Another recommendation suggests inducting excellent teachers as a group rather than as isolated individuals, along with continuation of PET support even after participants have completed their studies. PET graduates mentioned feelings of personal and professional isolation in the educational system. This state of mind usurps all dimensions of power, impeding integration and weakening teachers, who merely attempt to survive professionally rather than assuming leadership and making changes, as would be expected of a PET graduate. To address this situation, we believe that only action by PET graduates, as a peer group, would be capable of effecting significant change in beginning teachers’ sentiments, subsequently leading to substantive systemic changes as well. In other words, assigning a group of PET graduates to a given school and continuing to support the group from the outside is likely to promote the desired change in the educational system.

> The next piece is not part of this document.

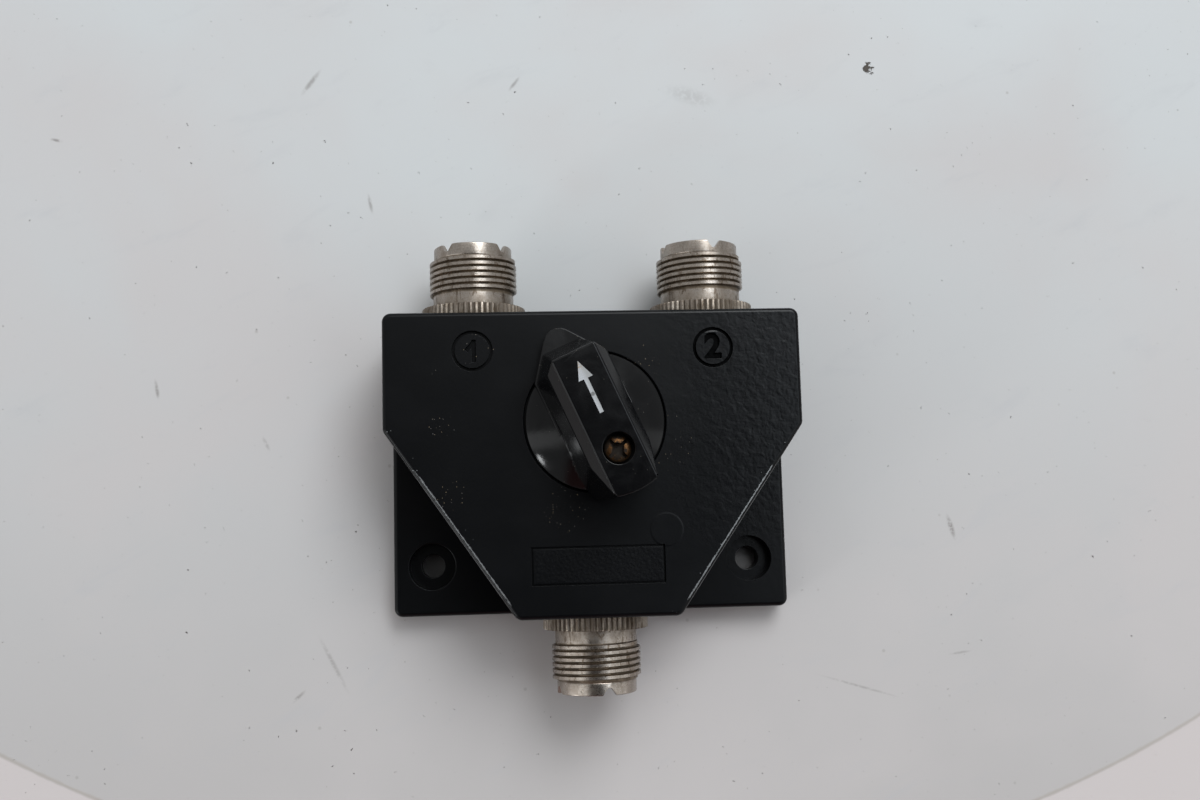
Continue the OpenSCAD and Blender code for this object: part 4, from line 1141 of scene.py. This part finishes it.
def makeWorld():
    world = bpy.data.worlds.new("room")
    bpy.context.scene.world = world
    world.use_nodes = True
    tree = world.node_tree
    x, y, z = parts(tree, node(tree, "TexCoord").outputs["Generated"])
    side = absolute(tree, x)

    # a dim ceiling, paler at both sides, beyond the object and in a patch on the right
    ceiling = ramp(tree, z, 0.99, 0.80, 0.20, 0.36)
    bands = times(tree, ramp(tree, side, 0.40, 0.62), ramp(tree, y, -0.04, -0.12),
                  ramp(tree, y, -0.42, -0.28), ramp(tree, x, 0.3, -0.3, 0.5, 0.9))
    beyond = times(tree, ramp(tree, side, 0.62, 0.35), ramp(tree, y, 0.13, 0.30),
                   ramp(tree, y, 0.95, 0.8))
    patch = times(tree, ramp(tree, x, 0.10, 0.30), ramp(tree, x, 0.62, 0.50),
                  ramp(tree, y, -0.30, -0.02), ramp(tree, y, 0.5, 0.3))
    pale = plus(tree, ceiling, bands, times(tree, beyond, room["beyond"]),
                times(tree, patch, room["patch"]))
    grey = node(tree, "CombineXYZ", {0: pale, 1: pale, 2: pale}).outputs[0]

    # a dark patch overhead and on the near side
    overhead = times(tree, ramp(tree, x, -0.50, -0.36), ramp(tree, x, 0.34, 0.12),
                     ramp(tree, y, 0.16, 0.04))
    nearShade = times(tree, ramp(tree, side, 0.48, 0.34), ramp(tree, y, 0.02, -0.07))
    shade = times(tree, either(tree, overhead, nearShade), ramp(tree, z, -0.05, 0.2))
    dark = tint(tree, ramp(tree, z, 0.5, 0.9), room["lowShade"], room["highShade"])
    colour = tint(tree, shade, tint(tree, 1.0, grey, room["tone"], "MULTIPLY"), dark)
    colour = tint(tree, times(tree, patch, 0.6), colour, room["patchTone"], "MULTIPLY")
    tree.links.new(colour, tree.nodes["Background"].inputs["Color"])
    tree.nodes["Background"].inputs["Strength"].default_value = room["strength"]


makeWorld()

photoView = {
    "sensor": 36, "lens": 37.177,
    "place": ((0.997415, 0.018855, -0.069339, -0.013943), (-0.026077, 0.994155, -0.104762, -0.011740),
              (0.066958, 0.106299, 0.992077, 0.237472), (0, 0, 0, 1)),
}
clearAll()
bpy.ops.object.camera_add()
camera = bpy.context.object
camera.data.sensor_width = photoView["sensor"]
camera.data.lens = photoView["lens"]
camera.data.clip_start = 0.01
camera.matrix_world = Matrix(photoView["place"])
bpy.context.scene.camera = camera
bpy.context.scene.view_settings.view_transform = "Standard"
print("camera and lamps set")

Considering the relatively limited scope of the PET (which takes up only 25% of regular teacher training at colleges) and given that content, didactic knowledge and most field experiences are addressed through regular teacher training, it is difficult to compare PET with other comprehensive teacher education programmes throughout the world that excel in their achievements (eg Finland – Sahlberg, 2010; USA – Darling-Hammond, 2012). However, we do believe that there is plenty of room to maximise the outcomes and influences of the PET, as well as other outstanding teacher education programmes. We realise that adoption of our recommendations for induction of beginning teachers is challenging and may have extensive implications concerning the educational system. Nevertheless, unless we begin to question and challenge the a priori, often covert and unrealised assumptions concerning the nature of teachers’ induction, new teachers will continue to be immersed in the prevailing culture at their schools, without the opportunity to try to realise their deep beliefs and desires. Enabling new teachers to pursue their dreams may not only prove beneficial to these individual teachers and their students but may also generate a bottom-up change in schools and society.